▶ **Recorded information**:
★ ★ ★
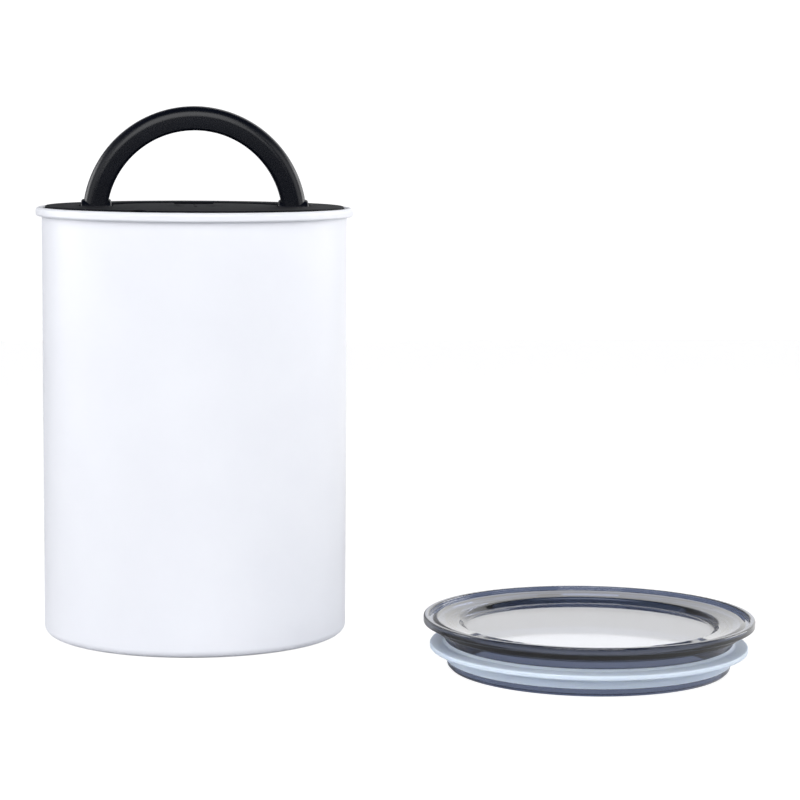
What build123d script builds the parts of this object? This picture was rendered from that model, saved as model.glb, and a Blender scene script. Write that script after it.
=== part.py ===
from build123d import *
import os

# A coffee canister with a press-down inner lid, an air valve and a clear outer lid.
# Millimetres, +Z up. The origin is the middle of the face that the canister stands on.
# The front of the canister faces -Y. The outer lid lies beside it on the same table.

# Canister: one drawn steel pot
body_radius = 63.25
body_height = 178.0
steel = 0.6
base_corner = 3.0
foot_inset = 13.25
base_lift = 1.6
base_bend = 2.4
roll_bend = 1.2
roll_height = 3.6
bore_radius = body_radius - steel

# Inner lid: top plate
plate_gap = 0.65
plate_thickness = 1.8
plate_proud = 0.6
plate_edge = 0.6
moulded_wall = 1.8
spigot_height = 2.4
spigot_clearance = 0.15
edge_notch_width = 5.4
edge_notch_length = 4.4
edge_notch_angle = 247.0
plate_radius = bore_radius - plate_gap
plate_top = body_height + plate_proud
plate_under = plate_top - plate_thickness

# Handle and its hinge
grip_margin = 15.5
grip_width = 10.0
grip_depth = 9.6
grip_round_share = 0.45
grip_inner_round = 1.4
grip_centre_drop = 2.2
hinge_drop = 3.2
barrel_radius = 5.8
barrel_inner_overhang = 1.9
barrel_outer_overhang = 0.5
barrel_round = 0.9
pin_radius = 1.2
pin_running_clearance = 0.08
pin_seat_clearance = 0.02
pin_bearing = 3.0
pin_end_chamfer = 0.3
grip_outer_radius = plate_radius - grip_margin
grip_inner_radius = grip_outer_radius - grip_width
barrel_inner_reach = grip_inner_radius - barrel_inner_overhang
barrel_outer_reach = grip_outer_radius + barrel_outer_overhang
hinge_z = plate_top - hinge_drop
grip_centre_z = hinge_z - grip_centre_drop

# Pocket and half-ring trough that the handle folds into
pocket_inner_gap = 0.4
pocket_outer_gap = 1.0
pocket_turn_gap = 0.4
pocket_step = 0.45
trough_inner_gap = 0.8
finger_notch_width = 16.4
finger_notch_place_share = 0.257
finger_notch_depth = 4.6
finger_notch_corner = 3.0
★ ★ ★
▶ **Exercise requirements**: Exactly repeat the lines above, from the opening line through the one with "bore_radius = body_radius - steel", and include nothing else.

▶ **Written response**:
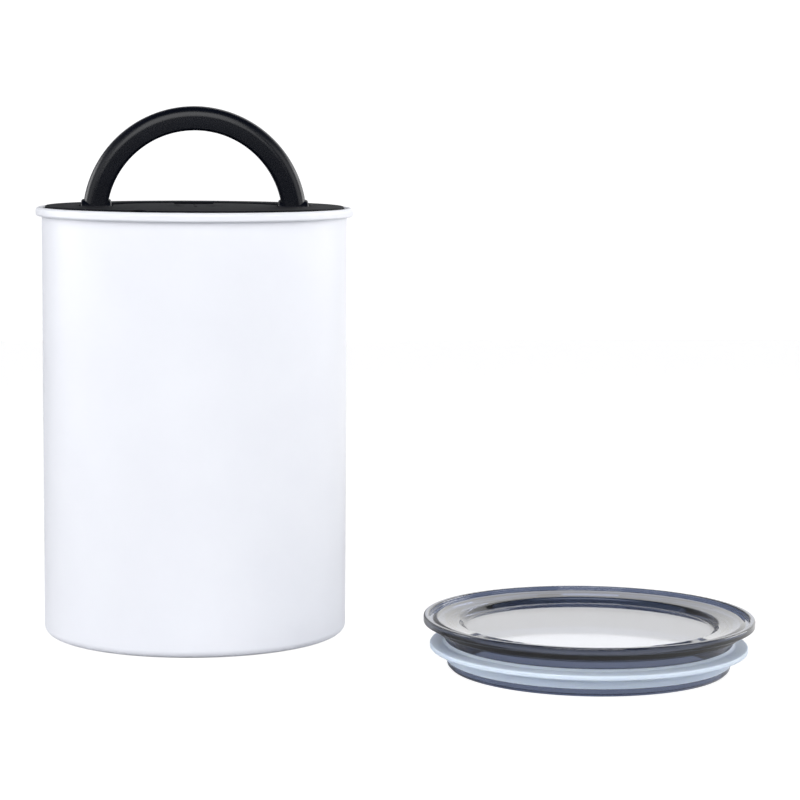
What build123d script builds the parts of this object? This picture was rendered from that model, saved as model.glb, and a Blender scene script. Write that script after it.
=== part.py ===
from build123d import *
import os

# A coffee canister with a press-down inner lid, an air valve and a clear outer lid.
# Millimetres, +Z up. The origin is the middle of the face that the canister stands on.
# The front of the canister faces -Y. The outer lid lies beside it on the same table.

# Canister: one drawn steel pot
body_radius = 63.25
body_height = 178.0
steel = 0.6
base_corner = 3.0
foot_inset = 13.25
base_lift = 1.6
base_bend = 2.4
roll_bend = 1.2
roll_height = 3.6
bore_radius = body_radius - steel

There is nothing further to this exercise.